Fresh from a New York City premiere, Kelley Donovan & Dancers returns to Boston with a production that challenges the emotional and physical resilience of the human body.
By Merli V. Guerra
Kelley Donovan is one of the Boston area’s arts movers and shakers. Since 2012, her Third Life Choreographers Series in Somerville has showcased more than 80 choreographers hailing from Boston, New York City, Connecticut, and Vermont. Her decades of work as a dance instructor and choreographer have made her instrumental in the development of the Boston dance community.
This weekend at the Dance Complex in Cambridge, Donovan presents the Boston premiere of her latest production, The Body Becomes the Messenger. It is a work inspired by two years of personal illness and the passing of her parents. Physical and emotional strain deeply informs the piece’s choreography. “Our bodies’ wisdom recognizes when we are carrying trauma, grief, fear, sadness or anger and how to transform these emotions before we really understand them,” Donovan explains. “Often, when we don’t know how to transform these emotions, they can turn into physical symptoms.”
Together with the dancers, Donovan has channeled these challenging experiences into an evening-length production full of ever-shifting trios, partnering, and full-bodied articulation.
Watching Donovan’s work can be described as watching birds dip and dart as a flock along an electrical wire. Her choreography brims with fluidity, yet it repeatedly contains moments of calculated precision. It is refreshing to watch examples of modern dance that give us performers who combine introspection with a determination to connect, to open the stage wider through their gaze and attention to each other. Their connective energy is palpable through both their visual attention and physical motions as they play with relationships during the performance. Fleeting moments of unison bring pleasing bursts of synchronicity.

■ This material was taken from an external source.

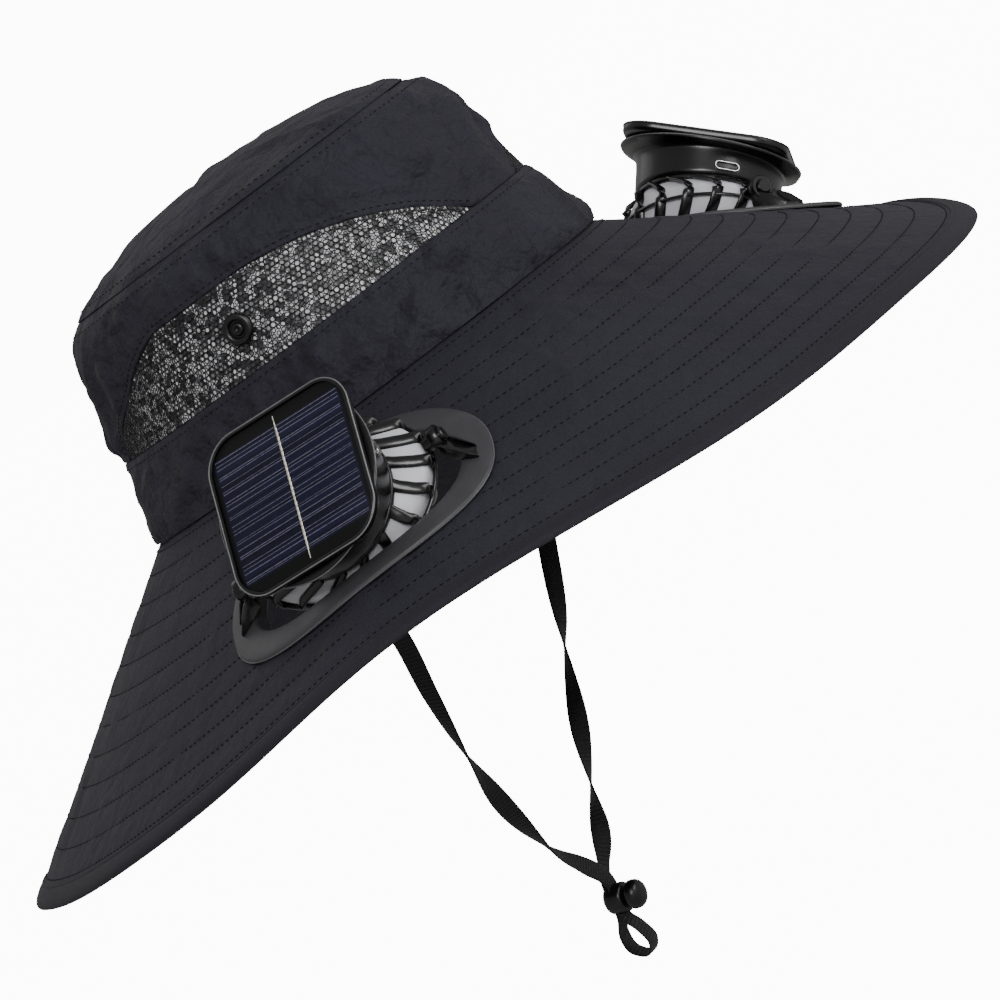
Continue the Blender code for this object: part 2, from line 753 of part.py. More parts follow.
def rounded_square(half, corner, height, corner_steps=5):
    """A square outline with round corners."""
    outline = []
    for quarter in range(4):
        for step in range(corner_steps):
            turn = math.pi / 2 * (quarter + step / (corner_steps - 1))
            sign_x = 1 if quarter in (0, 3) else -1
            sign_y = 1 if quarter in (0, 1) else -1
            x = sign_x * (half - corner) + corner * math.cos(turn)
            y = sign_y * (half - corner) + corner * math.sin(turn)
            outline.append(Vector((x, y, height)))
    return outline


def make_panel(side, word):
    """The rounded square frame, the solar cell in its recess and the busbar across the cell."""
    place = panel_frame_place(side)
    half = PANEL_SIDE / 2
    edge = PANEL_THICKNESS / 4
    inner, inner_corner = half - BEZEL_WIDTH, PANEL_CORNER - BEZEL_WIDTH
    sections = [
        rounded_square(half - edge, PANEL_CORNER - edge, -PANEL_THICKNESS),
        rounded_square(half, PANEL_CORNER, -PANEL_THICKNESS + edge),
        rounded_square(half, PANEL_CORNER, -edge),
        rounded_square(half - edge / 2, PANEL_CORNER - edge / 2, 0.0),
        rounded_square(inner, inner_corner, 0.0),
        rounded_square(inner, inner_corner, -CELL_DEPTH),
    ]
    make_object(f"panel_frame_{word}", loft(sections), BLACK_PLASTIC, place)

    cell, cell_corner = inner - CELL_CLEARANCE, inner_corner - CELL_CLEARANCE
    floor = -CELL_DEPTH + GAP
    top = -BUSBAR_THICKNESS - GAP
    slab = [rounded_square(cell, cell_corner, level, 4) for level in (floor, top)]
    make_object(f"solar_cell_{word}", loft(slab), SILICON, place)

    reach = cell - CELL_MARGIN
    width = BUSBAR_WIDTH / 2
    corners = ((-width, -reach), (width, -reach), (width, reach), (-width, reach))
    bar = []
    for level in (top + GAP, top + GAP + BUSBAR_THICKNESS):
        bar.append([Vector((x, y, level)) for x, y in corners])
    make_object(f"busbar_{word}", loft(bar), TINNED_METAL, place)


def make_port(side, word):
    """The oval charging port on the drum's side, facing the front."""
    spin = Matrix.Rotation(math.radians(FAN_PLACES[side].port), 4, "Z")
    seat = Matrix.Translation((housing_radius_at(PORT_LEVEL + PORT_HEIGHT / 2) + GAP, 0, PORT_LEVEL))
    place = head_frame(side) @ spin @ seat @ Matrix.Rotation(math.radians(90), 4, "Y")
    half_height = PORT_HEIGHT / 2
    straight = PORT_LENGTH / 2 - half_height
    sections = []
    for row in PORT_SECTIONS:
        outline = []
        for step in range(PORT_STEPS):
            turn = 2 * math.pi * (step + 0.5) / PORT_STEPS
            x = row.scale * half_height * math.cos(turn)
            y = row.scale * half_height * math.sin(turn) + math.copysign(straight, math.sin(turn))
            outline.append(Vector((x, y, PORT_DEPTH * row.level)))
        sections.append(outline)
    make_object(f"usb_port_{word}", loft(sections), TINNED_METAL, place)


def make_impeller(side, word):
    """A hub with broad blades, on a shaft that reaches up to the drum."""
    built = bmesh.new()
    count = 2 * IMPELLER_BLADES
    step_angle = 2 * math.pi / count
    rings = []
    for level in (-IMPELLER_HALF_HEIGHT, IMPELLER_HALF_HEIGHT):
        ring = []
        for step in range(count):
            x = IMPELLER_HUB * math.cos(step_angle * step)
            y = IMPELLER_HUB * math.sin(step_angle * step)
            ring.append(built.verts.new((x, y, level)))
        rings.append(ring)
    built.faces.new(list(reversed(rings[0])))
    shaft_seat = built.faces.new(rings[1])
    for step in range(count):
        after = (step + 1) % count
        wall = built.faces.new((rings[0][step], rings[0][after], rings[1][after], rings[1][step]))
        if step % 2 == 0:
            grow_blade(built, wall, step_angle * (step + 0.5), side)
    bmesh.ops.inset_region(built, faces=[shaft_seat], thickness=IMPELLER_HUB - SHAFT_RADIUS)
    shaft = bmesh.ops.extrude_face_region(built, geom=[shaft_seat])
    lift = housing_seat() - GAP - IMPELLER_HALF_HEIGHT
    tips = [part for part in shaft["geom"] if isinstance(part, bmesh.types.BMVert)]
    bmesh.ops.translate(built, verts=tips, vec=(0, 0, lift))
    bmesh.ops.delete(built, geom=[shaft_seat], context="FACES_ONLY")
    make_object(f"impeller_{word}", built, PALE_PLASTIC, head_frame(side))


def grow_blade(built, wall, turn, side):
    """Draws one side of the hub out into a thin blade, pitched along its span."""
    along = Vector((math.cos(turn), math.sin(turn), 0))
    across = Vector((-math.sin(turn), math.cos(turn), 0))
    before = 0.0
    for reach, pitch in ((IMPELLER_HUB + BLADE_ROOT, 0.6), (IMPELLER_RADIUS, 1.0)):
        grown = bmesh.ops.extrude_face_region(built, geom=[wall])
        bmesh.ops.delete(built, geom=[wall], context="FACES_ONLY")
        wall = next(part for part in grown["geom"] if isinstance(part, bmesh.types.BMFace))
        lean = math.radians(BLADE_TWIST) * pitch * side
        for vert in wall.verts:
            high, wide = vert.co.z, vert.co.dot(across)
            level = math.copysign(
                IMPELLER_HALF_HEIGHT * BLADE_DEPTH, high * math.cos(before) - wide * math.sin(before)
            )
            thick = math.copysign(BLADE_THICKNESS / 2, high * math.sin(before) + wide * math.cos(before))
            high = level * math.cos(lean) + thick * math.sin(lean)
            wide = -level * math.sin(lean) + thick * math.cos(lean)
            vert.co = along * reach + across * wide + Vector((0, 0, high))
        before = lean


def strap_stations():
    """Places, headings and tangents along the strap on a smooth curve through its route."""
    rows = [STRAP_ROUTE[0], *STRAP_ROUTE, STRAP_ROUTE[-1]]
    stations = []
    for before, first, second, after in zip(rows, rows[1:], rows[2:], rows[3:]):
        for step in range(STRAP_SAMPLES):
            share = step / STRAP_SAMPLES
            stations.append([blended(*corner, share) for corner in zip(before, first, second, after)])
    stations.append(list(STRAP_ROUTE[-1]))
    return stations


def blended(before, first, second, after, share):
    """A smooth value between two rows, given their neighbours."""
    bend = (second - before) * share + (2 * before - 5 * first + 4 * second - after) * share**2
    return first + 0.5 * (bend + (3 * first - before - 3 * second + after) * share**3)


def make_strap():
    """The flat webbing, with its width turned as its route says."""
    stations = strap_stations()
    places = [Vector(row[:3]) for row in stations]
    sections = []
    for index, (place, row) in enumerate(zip(places, stations)):
        ahead = places[min(index + 1, len(places) - 1)]
        behind = places[max(index - 1, 0)]
        tangent = (ahead - behind).normalized()
        heading = math.radians(row[3])
        width = Vector((math.cos(heading), math.sin(heading), 0))
        width = (width - tangent * width.dot(tangent)).normalized()
        face = tangent.cross(width)
        section = []
        for across, through in ((-1, -1), (1, -1), (1, 1), (-1, 1)):
            section.append(place + width * across * STRAP_WIDTH / 2 + face * through * STRAP_THICKNESS / 2)
        sections.append(section)
    make_object("chin_strap", loft(sections), WEBBING)


def make_lock():
    """The round cord lock: a body with a slot for both runs of the strap, and its plunger."""
    place = Matrix.Translation(LOCK_PLACE) @ Matrix.Rotation(math.radians(LOCK_LEAN), 4, "X")
    turn = Matrix.Rotation(math.radians(90), 4, "X")
    edge = LOCK_EDGE
    profile = (
        (LOCK_RADIUS - LOCK_REAR / 2, -LOCK_REAR),
        (LOCK_RADIUS - edge / 2, -LOCK_REAR + edge / 2),
        (LOCK_RADIUS, -LOCK_REAR + 3 * edge / 2),
        (LOCK_RADIUS, LOCK_FRONT - edge),
        (LOCK_RADIUS - edge, LOCK_FRONT),
    )
    body = make_object("cord_lock_body", turned(profile, LOCK_STEPS), BLACK_PLASTIC, place @ turn)
    half_width = STRAP_WIDTH / 2 + SLOT_CLEARANCE
    half_depth = (STRAP_SPACING + STRAP_THICKNESS) / 2 + SLOT_CLEARANCE
    slot_levels = []
    for level in (-2 * LOCK_RADIUS, 2 * LOCK_RADIUS):
        corners = ((-1, -1), (1, -1), (1, 1), (-1, 1))
        slot_levels.append([Vector((x * half_width, y * half_depth, level)) for x, y in corners])
    cut(body, make_object("lock_slot", loft(slot_levels), BLACK_PLASTIC, place))
    bore = turned(((STEM_RADIUS + GAP, LOCK_FRONT - STEM_LENGTH), (STEM_RADIUS + GAP, LOCK_FRONT * 2)), 12)
    cut(body, make_object("lock_bore", bore, BLACK_PLASTIC, place @ turn))

    back = LOCK_FRONT + GAP + PLUNGER_TRAVEL
    dome = [(STEM_RADIUS, LOCK_FRONT - STEM_LENGTH + GAP + PLUNGER_TRAVEL), (STEM_RADIUS, back)]
    for row in PLUNGER_SECTIONS:
        dome.append((PLUNGER_RADIUS * row.radius, back + PLUNGER_HEIGHT * row.height))
    make_object("cord_lock_plunger", turned(dome, LOCK_STEPS), BLACK_PLASTIC, place @ turn)


def main():
    """Builds the hat, piece by piece."""
    clear_scene()
    make_crown()
    make_brim()
    for side, fan in FAN_PLACES.items():
        word = fan.word
        make_mesh_window(side, word)
        make_plate(side, word)
        make_brackets(side, word)
        make_cage(side, word)
        make_housing(side, word)
        make_panel(side, word)
        make_port(side, word)
        make_impeller(side, word)
    make_strap()
    make_lock()
    bpy.context.view_layer.update()


main()
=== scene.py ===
"""Looks of the wide sun hat with a solar fan on each side of its brim.

Metres, +Z up. The front of the hat faces -Y and the wearer's right is -X. An angle round the hat
is measured from the front towards the wearer's right, in degrees.
"""

import logging
import math
from dataclasses import dataclass, field
from enum import Enum
from typing import Any

import bmesh
import bpy
import numpy as np
from mathutils import Matrix, Vector, noise


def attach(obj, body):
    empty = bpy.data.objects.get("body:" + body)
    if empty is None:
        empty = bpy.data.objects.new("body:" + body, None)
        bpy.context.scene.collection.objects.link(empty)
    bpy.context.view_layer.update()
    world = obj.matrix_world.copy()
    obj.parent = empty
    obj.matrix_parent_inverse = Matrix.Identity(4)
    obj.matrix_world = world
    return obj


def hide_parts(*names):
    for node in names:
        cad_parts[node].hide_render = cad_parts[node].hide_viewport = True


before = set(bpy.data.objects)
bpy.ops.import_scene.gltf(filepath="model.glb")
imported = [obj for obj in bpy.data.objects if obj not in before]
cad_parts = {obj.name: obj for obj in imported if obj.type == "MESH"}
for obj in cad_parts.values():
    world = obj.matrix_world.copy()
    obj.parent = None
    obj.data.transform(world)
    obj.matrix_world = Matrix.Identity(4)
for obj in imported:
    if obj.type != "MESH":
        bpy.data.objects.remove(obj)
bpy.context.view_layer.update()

LOG = logging.getLogger("hat")
SHARP_ANGLE = 42
STITCH_LIFT = 0.00008


class Slot(Enum):
    """Material slots of the record."""

    CLOTH = "cloth"
    MESH_CLOTH = "mesh_cloth"
    WEBBING = "webbing"
    GREY_PLASTIC = "grey_plastic"
    BLACK_PLASTIC = "black_plastic"
    PALE_PLASTIC = "pale_plastic"
    SILICON = "silicon"
    TINNED_METAL = "tinned_metal"


class NodeBench:
    """A node tree under construction."""

    def __init__(self, tree: bpy.types.NodeTree) -> None:
        """Starts on a tree."""
        self.tree = tree

    def feed(self, socket: bpy.types.NodeSocket, value: Any) -> None:
        """Links a socket into an input, or sets the input's value."""
        if isinstance(value, bpy.types.NodeSocket):
            self.tree.links.new(value, socket)
        else:
            socket.default_value = value

    def add(self, kind: str, inputs: dict[Any, Any] | None = None, **settings: Any) -> bpy.types.Node:
        """Adds a node.

        Args:
            kind: The node's type.
            inputs: A value or a socket for each input, by its name or number.
            settings: The node's own settings.

        Returns:
            The node.
        """
        node = self.tree.nodes.new(kind)
        for key, value in settings.items():
            setattr(node, key, value)
        for key, value in (inputs or {}).items():
            self.feed(node.inputs[key], value)
        return node

    def math(self, operation: str, *values: Any) -> bpy.types.NodeSocket:
        """Adds a Math node and returns its result."""
        return self.add("ShaderNodeMath", dict(enumerate(values)), operation=operation).outputs[0]


class ShaderBench(NodeBench):
    """A material under construction."""

    def __init__(self, name: str) -> None:
        """Starts a material with its own Principled shader."""
        self.material = bpy.data.materials.new(name)
        self.material.use_nodes = True
        super().__init__(self.material.node_tree)
        self.shader = self.tree.nodes["Principled BSDF"]

    def coordinates(self, output: str = "Object") -> bpy.types.NodeSocket:
        """The piece's own coordinates."""
        return self.add("ShaderNodeTexCoord").outputs[output]

    def noise(self, place: bpy.types.NodeSocket, scale: float, detail: float = 3.0) -> bpy.types.NodeSocket:
        """A soft noise from 0 to 1 at a scale per metre."""
        return self.add("ShaderNodeTexNoise", {"Vector": place, "Scale": scale, "Detail": detail}).outputs[0]

    def ramp(self, value: Any, low: float, high: float, start: float = 0.0, end: float = 1.0) -> Any:
        """A value mapped from a range to another and kept inside it."""
        inputs = {0: value, 1: low, 2: high, 3: start, 4: end}
        return self.add("ShaderNodeMapRange", inputs, clamp=True).outputs[0]

    def mix(self, share: Any, first: Any, second: Any) -> bpy.types.NodeSocket:
        """A colour between two colours."""
        inputs = {0: share, 6: first, 7: second}
        return self.add("ShaderNodeMix", inputs, data_type="RGBA").outputs[2]

    def bump(self, height: Any, distance: float, strength: float = 1.0, under: Any = None) -> Any:
        """A bump from a height, over another bump where one is given."""
        inputs = {"Height": height, "Distance": distance, "Strength": strength}
        if under is not None:
            inputs["Normal"] = under
        return self.add("ShaderNodeBump", inputs).outputs[0]

    def set(self, **values: Any) -> "ShaderBench":
        """Feeds the shader's inputs, with their spaces written as underscores."""
        for name, value in values.items():
            self.feed(self.shader.inputs[name.replace("_", " ")], value)
        return self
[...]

In 2008, Donovan began working in both Boston and New York City simultaneously. As a result, the company now performs successfully in both cities, helping to bridge the gap between the two. Many of her dancers are relatively new to her work (most joined as recently as September of 2015), but a pair of Donovan’s performers have stuck by her for many years. One, Allison Vinal, is the only member in this new production that performed in Donovan’s debut project in New York, 2007’s All Forgotten Now. Donovan credits Vinal with being highly integral in the process of creating The Body Becomes the Messenger.
The Body Becomes the Messenger‘s New York City debut in January featured an impressive cast of 14, yet due to travel and scheduling conflicts Donovan has reduced this number to 8 for the Boston premiere. Produced as part of The Dance Complex’s Integrated Artist Residency program, the piece has had the benefit of feedback sessions, collaborative showings, subsidized rehearsal space, and modest production support. Donovan encourages fellow choreographers in the region to look into this and other choreographic programs currently offered by the Complex.
“Since being ill and returning to dancing I have had to relearn many ways of using my own body and have learned a lot more that has built my skills in this area,” says Donovan. That knowledge has informed the way she teaches, as well as choreographs. As an instructor, Kelley shifts her students’ focus to longevity, strengthening, and understanding their bodies. “I am more interested in this kind of teaching in terms of how people dance so that they can have a long and healthy dance career,” she explains, “more so than virtuosity or fast-paced athletic movement.”
Choreographically, Donovan openly credits her dancers for helping much of the stage material. She first adopted this approach to making works after a foot injury in 1995. Her inability to dance fully at the time prompted her to use movement concepts and thematic prompts to guide the dancers. The result was a striking kinetic vocabulary generated collaboratively between the dancers and director. Donovan quickly discovered that “the movement looked better when it came from the dancers who were actually performing it and their investment is much greater because it is ‘theirs’ as well.” While this strategy is now commonly employed in the dance world, many young choreographers fail to properly credit their dancers for this mutually-inclusive work style. Donovan, on the other hand, commends her performers, as witnessed even in the company’s name, Kelley Donovan & Dancers.
The final inspiration for The Body Becomes the Messenger stems from a series of quotations Donovan pulled from Marilyn Chandler McEntyre’s book A Long Letting Go: Meditations on Losing Someone You Love. During the creation process, each of the selected concepts was translated into a movement. One of the quotes summarizes the completed work: “The Body is an instrument on loan. We receive it, live in it, with it, by it, know what we know by means of its five senses, and finally let it fall like a leaf when it is time to move into another intensity. Our freedom lies in obedience to the way of all creation, to live into the seasons we are given: to rise, crest, and ebb; to consent to the terms of time for the duration of this journey, and then, when the time comes to let it go.”
Merli V. Guerra is a professional dancer with a background in ballet, modern, and classical Indian dance in the Odissi style, and an award-winning interdisciplinary artist with talents in choreography, filmmaking, writing, and graphic design. She is co-founder and artistic director of Luminarium Dance Company, art director of Art New England magazine in Boston, and selects The Arts Fuse’s weekly coming attractions for dance.